I've continued my relation with the mushroom teacher. I ingest this gift of nature a few times a year as part of my ongoing spiritual growth. I am so happy to have found this which I consider a true sacrament and am deeply saddened that it is persecuted by our society. I'm also saddened that I cannot simply share these miracles with the people I share my life with.

This human need to share what happens to us in life has motivated me to come out of the internet psychedelic closet (yet still remain anonymous). I chose dmt-nexus as the place to go from lurker to poster since I love the attitude and love shown in this forum.

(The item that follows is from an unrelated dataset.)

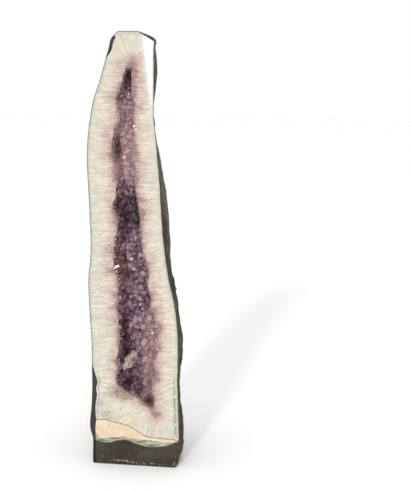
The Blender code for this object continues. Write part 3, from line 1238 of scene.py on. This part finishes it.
def facet_painted_glare(finish, colour):
    """Painted glare: the facet along the upper right edge is blended towards near white."""
    along = (FACET_FOOT - FACET_TOP).normalized()
    across = Vector((-along.z, 0.0, along.x))
    beyond = finish.add("VectorMath", (finish.place(), tuple(across)), 1, operation="DOT_PRODUCT")
    beyond = finish.plus(beyond, -across.dot(FACET_TOP - STONE_MIDDLE))
    ragged = finish.plus(beyond, finish.wander(0.010, 0.008, detail=3.0))
    # Painted glare: the facet's band is blended towards near white.
    return finish.blend(finish.rise(ragged, -0.008, 0.014, 0.0, 0.85), colour, FACET_GLARE_WHITE)


def iron_stain(finish, colour):
    """Rusty brown quartz along the foot of the hollow, where iron settled."""
    place = finish.stretched(finish.place(), STAIN_STRETCH)
    x, z = STAIN_PLACE
    off = finish.distance(place, (x * STAIN_STRETCH[0], stone_low.y, z * STAIN_STRETCH[2]))
    ragged = finish.plus(off, finish.wander(0.010, 0.050, detail=4.0))
    brown = finish.blend(finish.patches(0.004, 0.35, 0.65, detail=3.0), STAIN_DARK, STAIN_LIGHT)
    return finish.blend(finish.rise(ragged, 0.040, 0.014, 0.0, 0.95), colour, brown)


def edge_bands(finish, colour, to_edge, place, beside):
    """The grey-green line round the quartz and the second one low on its right."""
    wobble = finish.wander(0.012, 0.003)
    edge = finish.plus(to_edge, wobble)
    greyed = finish.blend(finish.rise(edge, 0.010, 0.001, 0.0, 0.55), colour, EDGE_GREY)
    lined = finish.blend(finish.rise(edge, 0.0026, 0.0014, 0.0, 0.85), greyed, EDGE_GREEN)
    low = finish.rise(place[2], 0.27, 0.19)
    right = finish.rise(place[0], 0.0, 0.01)
    inner = finish.times(finish.bump_line(edge, 0.0090, 0.0050), finish.times(low, right))
    inner = finish.times(inner, finish.patches(0.007, 0.36, 0.55))
    lined = finish.blend(finish.times(inner, 0.8), lined, INNER_GREEN)
    wave = finish.times(finish.bump_line(finish.plus(beside, wobble), 0.0050, 0.0022), low)
    return finish.blend(finish.times(wave, 0.85), lined, WAVE_GREEN)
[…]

Other forums are great, but this is my favorite. So here I am, a humbled newbie willing to learn, and (hopefully) one day, to help.
 
Beautiful story my friend, thank you for sharing it.

I had a breakthrough DMT experience that was very similar to your psilocybin story. I broke through to unbelievable fractals of primary colors. I saw people/beings embracing, holding their children. And I felt the most ecstatic feeling of pure love I've ever experienced. Just pure love flowing into my consciousness. It was incredible.

If you've read about DMT trip reports, you know this isn't always the case. You're always rolling the dice when you take psychedelics. But if you have a good set and setting, that's the best place to start.

Welcome
 
Thanks for your warm welcome and for sharing InAwe. I've read some trip reports on the gift that is smoked DMT. It is interesting how sometimes different entheogens can intersect, yet they each seem to have their own personality.

One exception I've noticed (in my limimited experience) is Salvia. I've chewed and smoked my homegrown salvia and typically end in an odd, dimensionless world where the people I know seem like annoying false constructs. I still experience benefits from salvia, but so far, they are from a peaceful subtle afterglow introspection, and not from revelations during the trip itself.

I have not had the priviledge of succesfully smoking DMT yet, only had a couple of failed attempts using my own materials as a newbie. When/if I succeed, and if by some cosmic lucky miracle I come across the loving beings you describe, and if I'm not totally speechless overcome with awe, I'll give them your regards ("Hey, someone in cyberspace told me about you loving beings!").
 
Thanks. It is kind of cool to read this again.

I did get to succeed with DMT extraction. My issue was in the DMT acetate to DMT free base step in Q21Q21's TEK using heat (my understanding is that at the right temperature the acetic acid can evaporate leaving freebase behind). This did not work for me (maybe because my temp was not dialed in), but all the other TEKs I've done worked well - and I've gone through most of them.

Also, I've learned that marijuana can help heal bones. I wish I had known this during my accident (which also included broken bones). I should have gotten Lion's mane and marijuana from the doctor, instead I got opiates. Thankfully I found this community that is helping society overcome a seriously dangerous and dysfunctional addiction to drug laws.